(Records excerpted from a collection)
------------------------------------------------
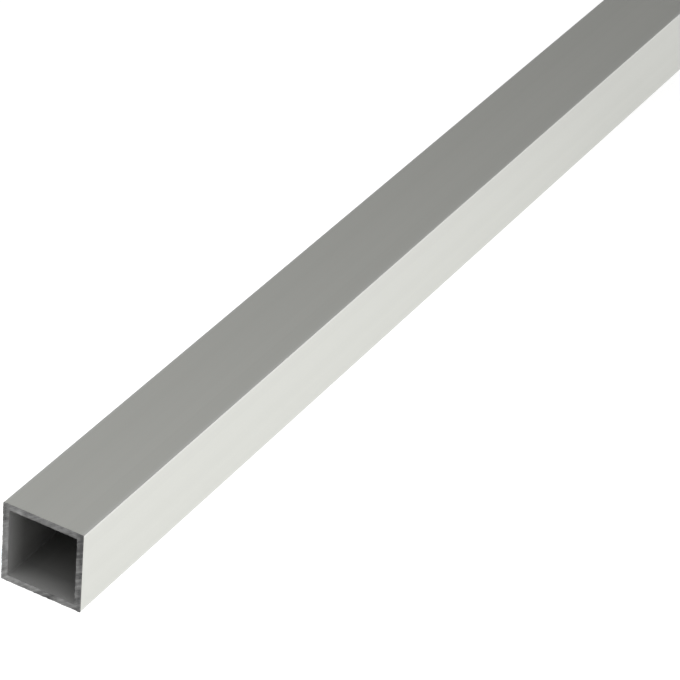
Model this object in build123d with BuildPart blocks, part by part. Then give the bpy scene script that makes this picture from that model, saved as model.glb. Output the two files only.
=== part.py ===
# A one-metre length of square aluminium tube, 20 x 20 mm outside with a 1.5 mm wall.
#
# The tube lies flat along X. The origin is the middle of its underside and +Z is up.
# It is one extrusion: the hollow section is the same all the way along, and both
# ends are sawn off square and left open.

import os

from build123d import *

# Driving dimensions, in millimetres
length = 1000.0  # a stock length
side = 20.0  # outside width and height
wall = 1.5  # the same on all four sides
outer_corner_radius = 0.2  # the die leaves the four long outside edges nearly sharp
inner_corner_radius = 0.3  # and the four long inside edges a little rounder

# Worked out from the section
bore = side - 2 * wall
section_plane = Plane.YZ.offset(-length / 2)  # the plane of one sawn end, facing +X


# The tube, drawn as its hollow section and extruded from one sawn end to the other.
with BuildPart() as square_tube:
    with BuildSketch(section_plane) as hollow_section:
        with Locations((0, side / 2)):
            RectangleRounded(side, side, outer_corner_radius)
            RectangleRounded(bore, bore, inner_corner_radius, mode=Mode.SUBTRACT)
    extrude(amount=length)

square_tube.part.label = "square_tube"

os.makedirs("parts", exist_ok=True)
export_step(square_tube.part, "parts/square_tube.step")
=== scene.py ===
import math
import bpy
from mathutils import Matrix, Vector


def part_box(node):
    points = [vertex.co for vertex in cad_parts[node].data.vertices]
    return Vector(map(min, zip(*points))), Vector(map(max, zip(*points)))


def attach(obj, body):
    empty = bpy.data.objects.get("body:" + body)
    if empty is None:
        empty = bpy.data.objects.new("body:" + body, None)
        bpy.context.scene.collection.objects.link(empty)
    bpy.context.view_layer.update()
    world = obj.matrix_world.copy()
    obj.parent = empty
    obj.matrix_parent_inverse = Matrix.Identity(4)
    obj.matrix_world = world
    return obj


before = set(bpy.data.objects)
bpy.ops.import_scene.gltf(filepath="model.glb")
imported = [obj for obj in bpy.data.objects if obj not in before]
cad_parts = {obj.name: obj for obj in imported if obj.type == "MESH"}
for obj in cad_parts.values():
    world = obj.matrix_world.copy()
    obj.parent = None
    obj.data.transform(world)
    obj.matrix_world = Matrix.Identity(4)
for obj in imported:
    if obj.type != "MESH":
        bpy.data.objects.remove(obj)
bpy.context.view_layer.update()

scene = bpy.context.scene
scene.view_settings.view_transform = "Standard"
mm = 0.001  # every length is in metres

tubeLow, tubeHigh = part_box("square_tube")
tubeMiddle = (tubeLow + tubeHigh) / 2
tubeSide = tubeHigh.z - tubeLow.z
tubeLength = tubeHigh.x - tubeLow.x
print("frame loaded: tube", round(tubeLength / mm), "x", round(tubeSide / mm), "mm")


def grey(shade):
    return (shade, shade, shade, 1.0)


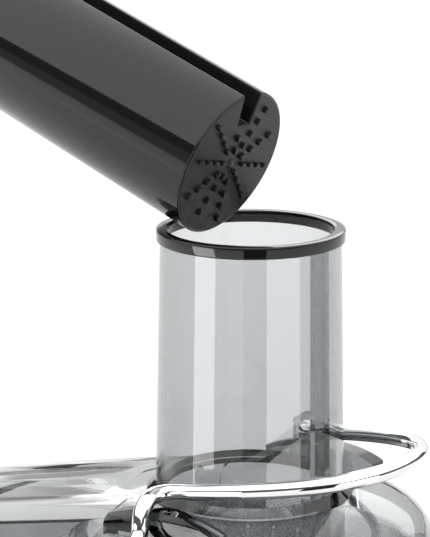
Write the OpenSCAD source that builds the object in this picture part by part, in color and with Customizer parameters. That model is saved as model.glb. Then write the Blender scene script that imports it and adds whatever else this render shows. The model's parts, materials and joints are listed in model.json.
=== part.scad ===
// Centrifugal juicer with a wide feed chute, a pusher leaning on its mouth and a wire locking arm.
// +Z is up, the basket and the chute turn about X = Y = 0, and the juice spout faces -Y.

/* [Chute and pusher] */
// Outside radius of the chute tube just under its ring
chute_r = 41.8; // [40:0.2:43]
// Thickness of the chute wall
chute_wall = 2.8; // [2.2:0.2:3.4]
// Outside radius of the gloss ring on the chute mouth
ring_r = 43.5; // [43.5:0.1:45]
// Height of the ring
ring_h = 5.6; // [4.5:0.1:7]
// Radius of the pusher
pusher_r = 36; // [34:0.5:36]
// Length of the pusher below its cap
pusher_len = 176; // [150:2:190]
// Angle the pusher leans back from upright, degrees
pusher_tilt = 68.5; // [60:0.5:72]

/* [Locking arm] */
// Radius of the arm's round rod
rod_r = 3.9; // [3:0.1:4]
// Half width of the bow where it crosses the lid
bow_w = 56.3; // [55:0.1:58]
// Length of the bow in front of the legs
bow_l = 92; // [86:1:96]
// Rise of the bow toward the front, per millimetre
bow_rise = 0.17; // [0.14:0.01:0.2]

/* [Body] */
// Radius of the motor housing at its foot
base_r = 92; // [90:1:93]
// Radius of the motor housing at its top
base_top_r = 87; // [84:1:87]
// Wall of the motor housing
base_wall = 3; // [2:0.5:4]
// Radius of the control knob
knob_r = 21; // [16:1:24]
// Half width of the pulp container
pulp_w = 56; // [50:1:57]

/* [Hidden] */
$fn = 96;
ring_z = 424;
lid_top = 300;
axle_y = -12;
saddle_y = 8;
axle_z = 176;
leg_x = 96;
knob_turn = 40;
knob_z = 104;
bowl_r = 84;
deck_z = 200;
grip = 0.3;
tip = 14.2;
off = pusher_r + grip;
lean_y = ring_r - 5.26;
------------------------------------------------
_PROBLEM TO WORK ON_. From the entries above, give again exactly the lines running from the line with "# Worked out from the section" to the line with "imported = [obj"; include both of those lines.

_RESPONSE TO THE TASK_.
# Worked out from the section
bore = side - 2 * wall
section_plane = Plane.YZ.offset(-length / 2)  # the plane of one sawn end, facing +X


# The tube, drawn as its hollow section and extruded from one sawn end to the other.
with BuildPart() as square_tube:
    with BuildSketch(section_plane) as hollow_section:
        with Locations((0, side / 2)):
            RectangleRounded(side, side, outer_corner_radius)
            RectangleRounded(bore, bore, inner_corner_radius, mode=Mode.SUBTRACT)
    extrude(amount=length)

square_tube.part.label = "square_tube"

os.makedirs("parts", exist_ok=True)
export_step(square_tube.part, "parts/square_tube.step")
=== scene.py ===
import math
import bpy
from mathutils import Matrix, Vector


def part_box(node):
    points = [vertex.co for vertex in cad_parts[node].data.vertices]
    return Vector(map(min, zip(*points))), Vector(map(max, zip(*points)))


def attach(obj, body):
    empty = bpy.data.objects.get("body:" + body)
    if empty is None:
        empty = bpy.data.objects.new("body:" + body, None)
        bpy.context.scene.collection.objects.link(empty)
    bpy.context.view_layer.update()
    world = obj.matrix_world.copy()
    obj.parent = empty
    obj.matrix_parent_inverse = Matrix.Identity(4)
    obj.matrix_world = world
    return obj


before = set(bpy.data.objects)
bpy.ops.import_scene.gltf(filepath="model.glb")
imported = [obj for obj in bpy.data.objects if obj not in before]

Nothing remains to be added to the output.